The only traffic Cairo, Egypt, had seen that Friday afternoon was by foot.  Eerily carless streets guided Abdelsalam and other mosque members along the route to Ramses Square, their desired final destination. Nearing the May 15 Bridge, the crowd poured in, like dense liquid, from all side streets and pooled together at the bridge’s entrance. Children weaved between the legs of their elders. Chants emanated from hand-held megaphones. The bodies seemed to morph together and exist as one, but the nudging knees and elbows in odd places didn’t bother Abdelsalam. He felt united, safe, among people with analogous political opinions. The protesters’ weapon of choice: words. Signs bearing words like “Morsi,” “more democracy,” “freedom,” and similar slogans in support of a democratic Egypt peacefully danced their way across the bridge.  Sun-kissed, wrinkled fingers and smooth, young palms became one as all ages symbolically raised four fingers skyward in memory of those killed in Rabaa (Arabic for “four”) Square.

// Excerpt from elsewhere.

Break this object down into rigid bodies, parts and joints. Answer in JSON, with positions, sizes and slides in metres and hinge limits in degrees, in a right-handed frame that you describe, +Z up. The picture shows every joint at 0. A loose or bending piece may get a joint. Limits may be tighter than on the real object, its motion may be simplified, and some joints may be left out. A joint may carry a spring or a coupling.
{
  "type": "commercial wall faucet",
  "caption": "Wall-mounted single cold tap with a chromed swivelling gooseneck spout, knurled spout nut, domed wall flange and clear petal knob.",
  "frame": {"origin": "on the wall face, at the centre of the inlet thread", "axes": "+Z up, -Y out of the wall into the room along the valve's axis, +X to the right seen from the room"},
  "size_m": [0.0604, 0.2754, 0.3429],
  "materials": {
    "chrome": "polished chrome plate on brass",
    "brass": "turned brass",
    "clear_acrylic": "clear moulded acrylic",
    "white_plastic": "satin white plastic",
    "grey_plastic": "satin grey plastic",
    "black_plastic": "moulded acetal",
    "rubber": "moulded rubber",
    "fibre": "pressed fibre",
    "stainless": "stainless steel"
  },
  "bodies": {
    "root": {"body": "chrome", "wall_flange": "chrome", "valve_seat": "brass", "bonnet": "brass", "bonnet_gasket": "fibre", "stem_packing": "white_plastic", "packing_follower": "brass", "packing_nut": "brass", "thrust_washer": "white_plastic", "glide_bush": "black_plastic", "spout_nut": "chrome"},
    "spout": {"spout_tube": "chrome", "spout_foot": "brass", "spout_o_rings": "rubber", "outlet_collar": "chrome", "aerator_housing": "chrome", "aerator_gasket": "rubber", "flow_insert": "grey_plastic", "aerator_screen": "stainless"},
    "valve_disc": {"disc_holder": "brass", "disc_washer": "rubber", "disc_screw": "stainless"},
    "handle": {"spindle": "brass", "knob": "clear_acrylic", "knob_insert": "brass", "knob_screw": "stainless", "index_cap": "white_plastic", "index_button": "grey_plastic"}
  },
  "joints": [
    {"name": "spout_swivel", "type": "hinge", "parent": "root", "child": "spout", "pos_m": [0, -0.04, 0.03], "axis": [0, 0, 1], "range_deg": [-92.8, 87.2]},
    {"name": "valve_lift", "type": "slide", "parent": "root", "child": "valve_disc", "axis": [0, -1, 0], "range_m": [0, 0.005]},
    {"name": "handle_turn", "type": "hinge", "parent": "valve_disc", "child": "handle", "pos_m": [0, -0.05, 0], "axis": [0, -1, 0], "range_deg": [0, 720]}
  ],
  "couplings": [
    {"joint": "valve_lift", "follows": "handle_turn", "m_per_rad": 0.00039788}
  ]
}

Like a hawk stalking its prey, an AF helicopter droned above, meticulously watching the crowd nearing the end of the bridge, though blindly listening to the enthusiastic, hopeful chants demanding democracy and Morsi’s return.

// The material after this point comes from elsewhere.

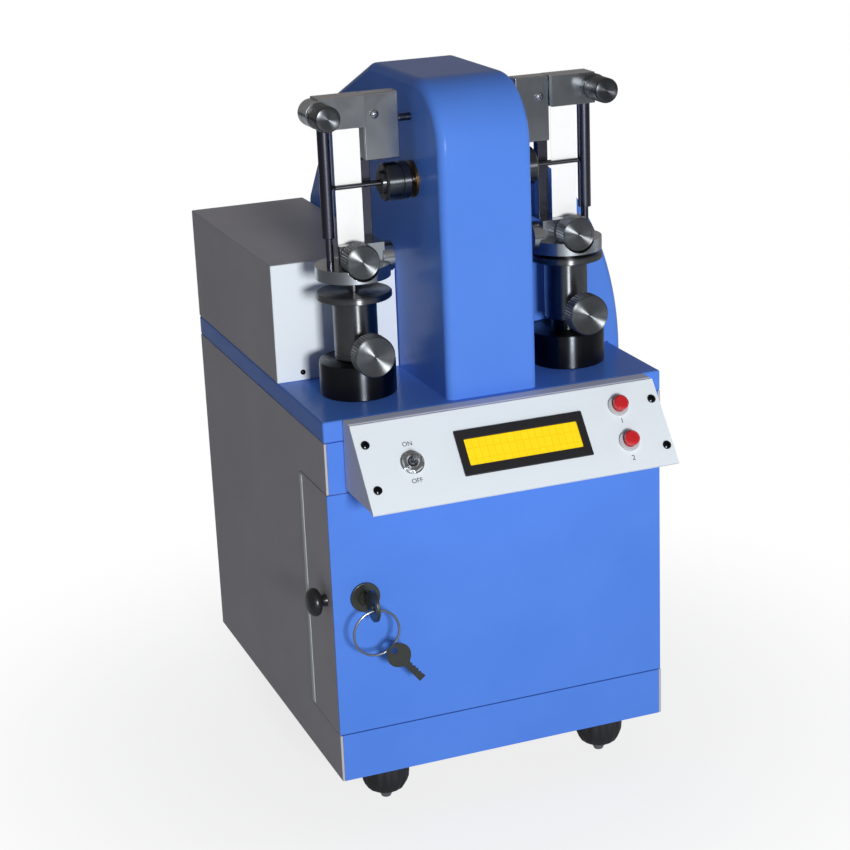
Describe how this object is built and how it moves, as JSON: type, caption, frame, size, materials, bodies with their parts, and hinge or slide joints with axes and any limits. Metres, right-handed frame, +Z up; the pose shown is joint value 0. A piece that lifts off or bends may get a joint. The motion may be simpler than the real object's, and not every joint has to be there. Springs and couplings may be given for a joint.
{
  "type": "folding endurance tester",
  "caption": "Bench cabinet on levelling feet with a hinged lockable door, a slanted control panel and twin paper-folding stations beside a tall drive hood.",
  "frame": {"origin": "on the standing surface, under the middle of the tester's outline", "axes": "+X to the tester's right as its user sees it, +Y from the control panel to the back, +Z up"},
  "size_m": [0.222, 0.2886, 0.408],
  "materials": {
    "blue_paint": "gloss",
    "grey_paint": "satin",
    "pale_paint": "satin",
    "panel_white": "satin",
    "black_plastic": "matt",
    "foot_plastic": "matt",
    "grey_plastic": "satin",
    "yellow_screen": "gloss",
    "red_plastic": "gloss",
    "belt_rubber": "matt",
    "chrome": "polished",
    "steel": "brushed",
    "aluminium": "satin",
    "bronze": "satin",
    "motor_black": "satin",
    "black_metal": "satin",
    "paper": "matt"
  },
  "bodies": {
    "frame": {"base_pan": "grey_paint", "left_side_panel": "grey_paint", "right_side_panel": "grey_paint", "back_panel": "grey_paint", "front_rails": "blue_paint", "deck_plate": "blue_paint", "console_housing": "pale_paint", "console_panel": "panel_white", "lcd_bezel": "black_plastic", "lcd_screen": "yellow_screen", "control_bushes": "grey_plastic", "tower_hood": "blue_paint", "control_box_cover": "grey_paint", "control_box_front": "panel_white", "motor_cover": "blue_paint", "shaft_bearings": "bronze", "drive_motor": "motor_black", "drive_belt": "belt_rubber", "bracket_plates": "chrome", "clamp_blocks": "chrome", "station_rods": "chrome", "load_bases": "black_metal", "paper_strips_upper": "paper", "hinge_leaves": "steel", "mains_inlet": "black_plastic"},
    "fold_drive": {"folding_shaft": "steel", "folding_heads": "chrome", "driven_pulley": "aluminium", "paper_folds": "paper"},
    "motor_rotor": {"motor_pulley": "aluminium"},
    "door": {"door_pan": "grey_paint", "door_front": "blue_paint", "door_knob": "black_plastic", "lock_barrel": "chrome"},
    "lock": {"lock_plug": "chrome", "lock_key": "steel"},
    "key_ring": {"key_ring": "steel"},
    "toggle": {"toggle_lever": "chrome"},
    "upper_button": {"upper_button": "red_plastic"},
    "lower_button": {"lower_button": "red_plastic"},
    "left_jaw": {"left_jaw": "chrome", "left_jaw_rod": "steel", "left_paper_lower": "paper", "left_load_spring": "steel"},
    "left_jaw_knob": {"left_jaw_knob": "chrome"},
    "left_clamp_knob": {"left_clamp_knob": "chrome"},
    "left_load": {"left_load_sleeve": "chrome"},
    "left_lock_knob": {"left_lock_knob": "chrome"},
    "right_jaw": {"right_jaw": "chrome", "right_jaw_rod": "steel", "right_paper_lower": "paper", "right_load_spring": "steel"},
    "right_jaw_knob": {"right_jaw_knob": "chrome"},
    "right_clamp_knob": {"right_clamp_knob": "chrome"},
    "right_load": {"right_load_sleeve": "chrome"},
    "right_lock_knob": {"right_lock_knob": "chrome"},
    "foot_front_left": {"foot_front_left": "foot_plastic"},
    "foot_front_right": {"foot_front_right": "foot_plastic"},
    "foot_rear_left": {"foot_rear_left": "foot_plastic"},
    "foot_rear_right": {"foot_rear_right": "foot_plastic"}
  },
  "joints": [
    {"name": "fold_turn", "type": "hinge", "parent": "frame", "child": "fold_drive", "pos_m": [0, -0.05575, 0.353], "axis": [1, 0, 0], "range_deg": [-135, 135]},
    {"name": "motor_turn", "type": "hinge", "parent": "frame", "child": "motor_rotor", "pos_m": [0, 0.02425, 0.278], "axis": [1, 0, 0], "range_deg": [-270, 270]},
    {"name": "door_swing", "type": "hinge", "parent": "frame", "child": "door", "pos_m": [0.095, -0.09655, 0.126], "axis": [0, 0, 1], "range_deg": [0, 110]},
    {"name": "lock_turn", "type": "hinge", "parent": "door", "child": "lock", "pos_m": [-0.0814, -0.10075, 0.135], "axis": [0, -1, 0], "range_deg": [0, 90]},
    {"name": "key_ring_swing", "type": "hinge", "parent": "lock", "child": "key_ring", "pos_m": [-0.0814, -0.11775, 0.13326], "axis": [1, 0, 0], "range_deg": [-60, 25]},
    {"name": "toggle_flip", "type": "hinge", "parent": "frame", "child": "toggle", "pos_m": [-0.0605, -0.12861, 0.2185], "axis": [1, 0, 0], "range_deg": [-14, 14]},
    {"name": "upper_button_press", "type": "slide", "parent": "frame", "child": "upper_button", "axis": [0, 0.778, -0.6283], "range_m": [0, 0.002], "stiffness_N_per_m": 300, "springref_m": -0.0005},
    {"name": "lower_button_press", "type": "slide", "parent": "frame", "child": "lower_button", "axis": [0, 0.778, -0.6283], "range_m": [0, 0.002], "stiffness_N_per_m": 300, "springref_m": -0.0005},
    {"name": "left_jaw_slide", "type": "slide", "parent": "frame", "child": "left_jaw", "axis": [0, 0, 1], "range_m": [-0.0018, 0], "stiffness_N_per_m": 800, "springref_m": 0.003},
    {"name": "left_load_slide", "type": "slide", "parent": "frame", "child": "left_load", "axis": [0, 0, 1], "range_m": [0, 0.006], "deforming": ["left_load_spring"]},
    {"name": "left_jaw_knob_turn", "type": "hinge", "parent": "left_jaw", "child": "left_jaw_knob", "pos_m": [-0.0635, -0.06275, 0.3147], "axis": [0, 1, 0], "range_deg": [-180, 180]},
    {"name": "left_clamp_knob_turn", "type": "hinge", "parent": "frame", "child": "left_clamp_knob", "pos_m": [-0.08, -0.06275, 0.3935], "axis": [0, 1, 0], "range_deg": [-180, 180]},
    {"name": "left_lock_knob_turn", "type": "hinge", "parent": "left_load", "child": "left_lock_knob", "pos_m": [-0.0635, -0.07175, 0.2653], "axis": [0, 1, 0], "range_deg": [-180, 180]},
    {"name": "right_jaw_slide", "type": "slide", "parent": "frame", "child": "right_jaw", "axis": [0, 0, 1], "range_m": [-0.0018, 0], "stiffness_N_per_m": 800, "springref_m": 0.003},
    {"name": "right_load_slide", "type": "slide", "parent": "frame", "child": "right_load", "axis": [0, 0, 1], "range_m": [-0.006, 0], "deforming": ["right_load_spring"]},
    {"name": "right_jaw_knob_turn", "type": "hinge", "parent": "right_jaw", "child": "right_jaw_knob", "pos_m": [0.0635, -0.06275, 0.3147], "axis": [0, 1, 0], "range_deg": [-180, 180]},
    {"name": "right_clamp_knob_turn", "type": "hinge", "parent": "frame", "child": "right_clamp_knob", "pos_m": [0.08, -0.06275, 0.3935], "axis": [0, 1, 0], "range_deg": [-180, 180]},
    {"name": "right_lock_knob_turn", "type": "hinge", "parent": "right_load", "child": "right_lock_knob", "pos_m": [0.0635, -0.07175, 0.2713], "axis": [0, 1, 0], "range_deg": [-180, 180]},
    {"name": "foot_front_left_turn", "type": "hinge", "parent": "frame", "child": "foot_front_left", "pos_m": [-0.068, -0.08075, 0.026], "axis": [0, 0, 1], "continuous": true},
    {"name": "foot_front_right_turn", "type": "hinge", "parent": "frame", "child": "foot_front_right", "pos_m": [0.068, -0.08075, 0.026], "axis": [0, 0, 1], "continuous": true},
    {"name": "foot_rear_left_turn", "type": "hinge", "parent": "frame", "child": "foot_rear_left", "pos_m": [-0.068, 0.12425, 0.026], "axis": [0, 0, 1], "continuous": true},
    {"name": "foot_rear_right_turn", "type": "hinge", "parent": "frame", "child": "foot_rear_right", "pos_m": [0.068, 0.12425, 0.026], "axis": [0, 0, 1], "continuous": true}
  ],
  "couplings": [
    {"joint": "motor_turn", "follows": "fold_turn", "ratio": 2}
  ]
}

Abdelsalam carried with him a bottle of Coca-Cola, believed to have reversing effects on tear-gas. He planned on pouring the soda over his eyes if the AF chose to use this stinging method of dispersal on the crowd that now numbered over 3,000. Fortunately, Abdelsalam did not need to shower his eyes in carbonated sugar. Unfortunately, he had to worry about a much more lethal weapon. Raising his arm to his ear, sticking his thumb upward, pointing his index and middle fingers forward, and recoiling the rest, “I thought I was going to die,” he said.

The moment the AF began to shoot at the crowd, the chanting ceased. The enthusiasm was drowned out by heaving breaths and panicked voices. Abdelsalam touched his arm as though to wipe a wound. “I saw their blood with my own eyes,” he said, his eyes unmistakably seeing the turmoil for a second time. The united wave of confidence crossing the Nile was alarmingly disrupted, rippling instead with chaos and retreat. He watched his brother through the blur of grounded officers in altercations with protesters, making sure not to lose sight of him.

It wasn’t the first time Abdelsalam’s cellphone rang.

“Mohamed, where are you?” his mother’s skeptical voice demanded through the phone.

“I’m on my way, I’m on my way,” Abdelsalam sputtered.

Click. He knew his jumbled response could not have possibly blocked out the 3,000-person chorus of alarm and apprehension. In Egyptian culture, the eldest brother typically becomes the head of the household when the father passes away, but Abdelsalam’s married older brother has his own family’s responsibilities to govern. That leaves Abdelsalam in charge of his widowed mother and 11-year-old brother who were waiting for their father figure to return from afternoon prayer.

As the crowd dispersed like a herd of sheep being chased by hungry dogs, Abdelsalam withdrew to the underbelly of a bridge. His nerves bolted throughout his body, prodding him to race home, but his wit fought back. Running, indicative of guilt, would only draw attention to Abdelsalam’s red and white striped shirt – an easy target. Walking was the only, though terrifying, choice. Like being swarmed by angry bees, Abdelsalam chose not to swat but to be still, and rather than sprinting home, leisurely strolled away from the mayhem.

Abdelsalam stood silent in his doorway. Though quick to tears, the short, plump woman firmly scolded him for lying. She needn’t yell or fuss – her distress was discernable in her reminding Abdelsalam of his patriarchal position. He was not sorry that he participated in the protest that day, but to calm his mother’s nerves, the only words her son could murmur quietly escaped his lips: “I’m sorry.”

Abdelsalam let a crooked smile momentarily spread across his face. “She forgave me at last,” he said.

Currently, Abdelsalam refers to the situation in Egypt as “critical.”

“Soldiers detain or shoot directly activists, youth, children and even old people and women,” he said, mentioning however, that he would without hesitation be among his people protesting if he were in Egypt.

But among the distress, Abdelsalam remains hopeful.

“I think that the coup will not continue for long and Army leaders will fail in subduing people’s resistance,” he said.